I feel like this kind of interstate lawfare is exactly what the interstate commerce provisions in the US constitution were meant to prevent.

This is the important point - a world in which every jurisdiction tries to regulate activity outside its territory - particularly if that regulation is driven by idiosyncratic local politics rather than being an attempt to enforce widely-shared norms - is very bad from the point of view of making it legal for normal people to do business normally.

Trump derangement syndrome is an escalation, but the blue tribe thought the Obama-Kenya conspiracy theories were a huge escalation and didn’t really distinguish between the randos who said it and the GOP higher ups who explicitly disavowed it. If Rubio had won the 2016 election we may well have been seeing the same level of derangement, admittedly with less ammo.

The "randos who said it" included Donald Trump - who became a GOP higher up when he was nominated for President. Both Trump's popularity with the anti-establishment right and his extreme unpopularity with the pro-establishment left (and large parts of the pro-establishment right) start here. When Obama published his birth certificate, Trump claimed the credit for making him do it.
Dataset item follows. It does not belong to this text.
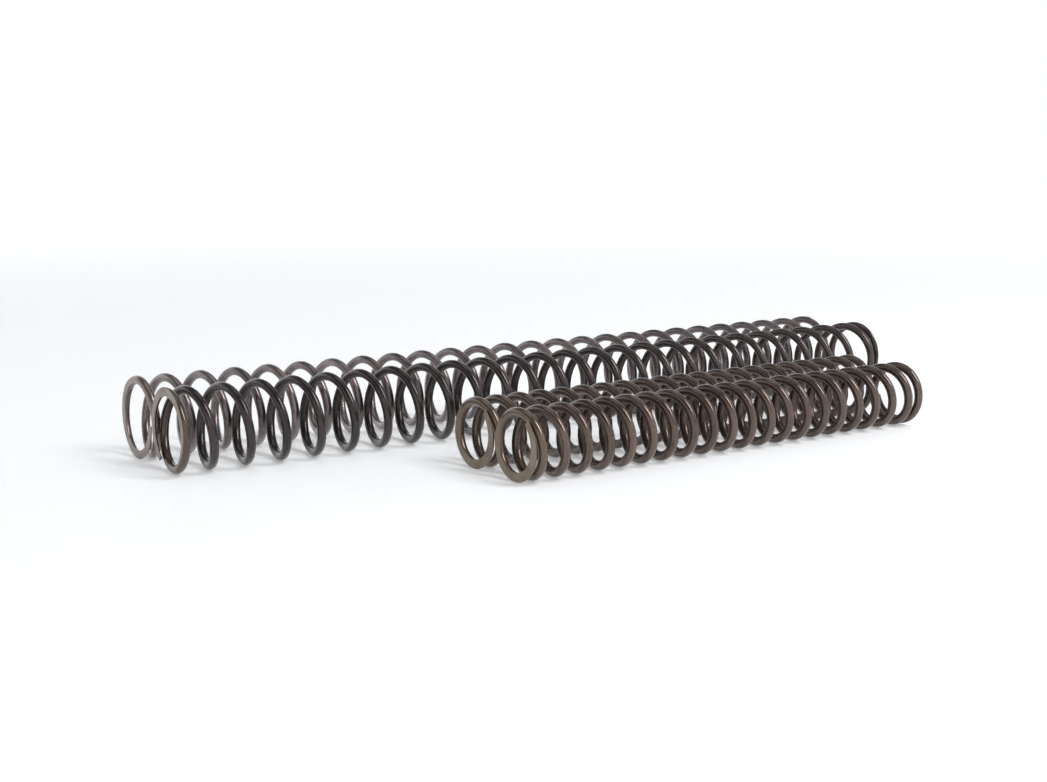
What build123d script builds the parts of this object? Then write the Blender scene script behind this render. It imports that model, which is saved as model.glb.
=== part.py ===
"""Set of four loose fork springs: a long wide pair and a short slim pair.

Every spring is one right-hand wound round wire lying along +X, with its ends closed and ground
flat. Each one is exported as three nodes cut square across the wire: the near end coil, the
active coils that shorten in use, and the far end coil.
"""
from math import cos, pi, sin
import os

from build123d import *

os.makedirs("parts", exist_ok=True)

# ---- driving dimensions, mm and turns ---------------------------------------------------------
long_outside = 32.0        # outside diameter of the long springs
long_wire = 3.4            # wire diameter of the long springs
long_free_length = 358.1   # ground face to ground face, unloaded
long_turns = 26.75         # total turns, tip to tip

short_outside = 26.8
short_wire = 3.55
short_free_length = 200.2
short_turns = 21.61

closed_turns = 0.87        # turns at each end wound down against their neighbour
ease_turns = 0.30          # turns over which the closed coil opens out to the running pitch
closed_gap = 0.10          # clear gap between the closed coil and its own tip
tip_share = 0.20           # thickness left at the ground tip, as a share of the wire

# where each spring lies on the ground
side_gap = 0.30            # between the two springs of a pair
pair_gap = 25.6            # between the long pair and the short pair
short_setback = 96.4       # near faces of the short springs, behind those of the long ones

# clock position of each near tip, in turns clockwise from twelve, seen from the near end
long_rear_tip = 0.265
long_front_tip = 0.600
short_rear_tip = 0.107
short_front_tip = 0.107

# ---- derived layout ----------------------------------------------------------------------------
total_width = 2 * long_outside + 2 * short_outside + 2 * side_gap + pair_gap
near_x = -long_free_length / 2
long_rear_y = total_width / 2 - long_outside / 2
long_front_y = long_rear_y - long_outside - side_gap
short_rear_y = long_front_y - long_outside / 2 - pair_gap - short_outside / 2
short_front_y = short_rear_y - short_outside - side_gap


class Coil:
    """The centreline of one spring: a point, a direction and a square plane at any turn."""

    def __init__(self, outside, wire, free_length, turns, tip, x, y):
        self.wire, self.turns, self.tip, self.x, self.y = wire, turns, tip, x, y
        self.height = outside / 2
        self.radius = (outside - wire) / 2
        self.length = free_length
        self.dead = closed_turns + ease_turns
        self.closed_pitch = wire + closed_gap
        # the wire's centre starts behind the ground face by what the grinding took off
        self.sunk = wire * (0.5 - tip_share)
        rest = self.closed_pitch * (2 * self.dead - ease_turns)
        self.pitch = (free_length + 2 * self.sunk - rest) / (turns - 2 * self.dead + ease_turns)

    def rise(self, t):
        """Distance along the axis that the wire's centre has gone after t turns."""
        if t > self.turns / 2:
            return self.length + 2 * self.sunk - self.rise(self.turns - t)
        if t <= closed_turns:
            return self.closed_pitch * t
        if t <= self.dead:
            u = t - closed_turns
            return self.closed_pitch * t + (self.pitch - self.closed_pitch) * u * u / (2 * ease_turns)
        opened = (self.pitch - self.closed_pitch) * (t - closed_turns - ease_turns / 2)
        return self.closed_pitch * t + opened

    def pitch_at(self, t):
        t = min(t, self.turns - t)
        share = min(max((t - closed_turns) / ease_turns, 0.0), 1.0)
        return self.closed_pitch + (self.pitch - self.closed_pitch) * share

    def point(self, t):
        a = 2 * pi * (t + self.tip)
        return Vector(self.x - self.sunk + self.rise(t),
                      self.y - self.radius * sin(a),
                      self.height + self.radius * cos(a))

    def direction(self, t):
        a = 2 * pi * (t + self.tip)
        lap = 2 * pi * self.radius
        return Vector(self.pitch_at(t), -lap * cos(a), -lap * sin(a)).normalized()

    def across(self, t):
        """Plane square across the wire."""
        return Plane(origin=self.point(t), z_dir=self.direction(t))

    def helix(self, start, stop):
        """Constant-pitch stretch of the centreline."""
        a = 2 * pi * (start + self.tip)
        at = Plane(origin=(self.x - self.sunk + self.rise(start), self.y, self.height),
                   x_dir=(0, -sin(a), cos(a)), z_dir=(1, 0, 0))
        run = Helix(pitch=self.pitch_at((start + stop) / 2), height=self.rise(stop) - self.rise(start),
                    radius=self.radius, mode=Mode.PRIVATE)
        return (at.location * run).edges()[0]

    def closed(self, start, stop):
        """Closed turn in quarter-like stretches, so the shallow ground flat cuts each one cleanly."""
        step = (stop - start) / 4
        return [self.helix(start + step * i, start + step * (i + 1)) for i in range(4)]

    def ease(self, start, stop):
        """Stretch over which the pitch changes evenly."""
        through = [self.point(start + (stop - start) * i / 8) for i in range(9)]
        return Spline(*through, tangents=[self.direction(start), self.direction(stop)],
                      mode=Mode.PRIVATE).edges()[0]


def make_end_coil(wire, outside, free_length, turns):
    """Closed turn with its ease, ground square at x = 0, lying along +X with its tip at twelve."""
    coil = Coil(outside, wire, free_length, turns, 0.0, 0.0, 0.0)
    coil.height = 0.0
    with BuildPart() as end_coil:
        with BuildSketch(coil.across(0)):
            Circle(wire / 2)
        sweep(path=Wire(coil.closed(0, closed_turns) + [coil.ease(closed_turns, coil.dead)]),
              is_frenet=True)
        split(bisect_by=Plane(origin=(0, 0, 0), z_dir=(1, 0, 0)), keep=Keep.TOP)
    return end_coil.part


def make_spring(name, coil, end_coil):
    last = coil.turns

    # near end coil, turned about the axis until its tip is at the right hour
    with BuildPart() as near_end:
        with Locations(Location((coil.x, coil.y, coil.height)) * Rotation(360 * coil.tip, 0, 0)):
            add(end_coil)
    near_end.part.label = name + "_near_end"
    export_step(near_end.part, "parts/" + name + "_near_end.step")

    # active coils: one even helix
    with BuildPart() as active_coils:
        with BuildSketch(coil.across(coil.dead)):
            Circle(coil.wire / 2)
        sweep(path=Wire([coil.helix(coil.dead, last - coil.dead)]), is_frenet=True)
    active_coils.part.label = name + "_active_coils"
    export_step(active_coils.part, "parts/" + name + "_active_coils.step")

    # far end coil: the same coil faced about, with its own tip hour
    with BuildPart() as far_end:
        with Locations(Location((coil.x + coil.length, coil.y, coil.height))
                       * Rotation(360 * (coil.tip + last), 0, 0) * Rotation(0, 0, 180)):
            add(end_coil)
    far_end.part.label = name + "_far_end"
    export_step(far_end.part, "parts/" + name + "_far_end.step")


long_sizes = (long_outside, long_wire, long_free_length, long_turns)
short_sizes = (short_outside, short_wire, short_free_length, short_turns)

long_end = make_end_coil(long_wire, long_outside, long_free_length, long_turns)
short_end = make_end_coil(short_wire, short_outside, short_free_length, short_turns)

make_spring("long_spring_rear",
            Coil(*long_sizes, long_rear_tip, near_x, long_rear_y), long_end)
make_spring("long_spring_front",
            Coil(*long_sizes, long_front_tip, near_x, long_front_y), long_end)
make_spring("short_spring_rear",
            Coil(*short_sizes, short_rear_tip, near_x + short_setback, short_rear_y), short_end)
make_spring("short_spring_front",
            Coil(*short_sizes, short_front_tip, near_x + short_setback, short_front_y), short_end)
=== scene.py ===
"""Four loose fork springs lying on a pale studio floor."""
from math import cos, hypot, pi, radians, sin

import bmesh
import bpy
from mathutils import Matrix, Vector
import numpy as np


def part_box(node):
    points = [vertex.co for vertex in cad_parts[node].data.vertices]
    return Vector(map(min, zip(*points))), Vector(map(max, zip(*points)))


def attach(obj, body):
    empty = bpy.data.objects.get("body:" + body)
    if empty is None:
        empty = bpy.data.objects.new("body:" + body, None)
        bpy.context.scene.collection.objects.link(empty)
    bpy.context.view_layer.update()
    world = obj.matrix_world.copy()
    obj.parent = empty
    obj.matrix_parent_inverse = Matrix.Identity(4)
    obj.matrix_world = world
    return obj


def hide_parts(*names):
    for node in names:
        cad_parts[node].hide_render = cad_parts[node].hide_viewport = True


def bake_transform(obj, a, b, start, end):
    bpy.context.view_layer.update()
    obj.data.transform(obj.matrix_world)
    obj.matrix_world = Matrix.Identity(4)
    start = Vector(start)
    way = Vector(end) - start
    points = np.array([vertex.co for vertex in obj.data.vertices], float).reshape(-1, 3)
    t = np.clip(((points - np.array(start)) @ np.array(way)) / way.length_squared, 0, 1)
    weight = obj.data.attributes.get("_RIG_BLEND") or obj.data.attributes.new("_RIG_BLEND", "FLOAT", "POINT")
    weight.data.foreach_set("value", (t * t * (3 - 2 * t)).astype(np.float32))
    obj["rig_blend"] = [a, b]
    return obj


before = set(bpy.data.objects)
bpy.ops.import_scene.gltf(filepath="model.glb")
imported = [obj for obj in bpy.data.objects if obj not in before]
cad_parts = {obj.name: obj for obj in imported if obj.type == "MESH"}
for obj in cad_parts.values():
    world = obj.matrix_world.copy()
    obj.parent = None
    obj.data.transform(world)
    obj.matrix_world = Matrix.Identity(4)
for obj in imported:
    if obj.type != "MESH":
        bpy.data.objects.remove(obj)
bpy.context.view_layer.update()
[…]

Per Wikipedia, Trump didn't publicly acknowledge that was a US citizen until September 2016 - i.e. after fighting the Republican primary as an ambiguously-repentant birther.

Falsely claiming that a major party candidate is ineligible is an attack on American democracy. The GOP primary electorate nominated Trump despite (definitely) or because of (probably) his willingness to do it anyway. Trump's base within the GOP is people who think that Democrats always cheat, that they get away with it because the GOP establishment are cucks, and that Republicans should cheat back harder. This is more obvious post-Jan 6 than it was then, but Trump's opponents brought receipts in 2016.

Fundamentally, the scary thing about Trump is that he behaves as if American elections are kayfabe on top of an underlying system of raw power politics, and his supporters love him for it. If American elections really are kayfabe, this makes him someone who breaks kayfabe and gets away with it, which any wrestling promoter knows can destroy the franchise. If you think that American elections are not in fact kayfabe, then he is the worst threat to American democracy since elections really were rigged in 1960's Illinois. In either case, he needs to be stopped.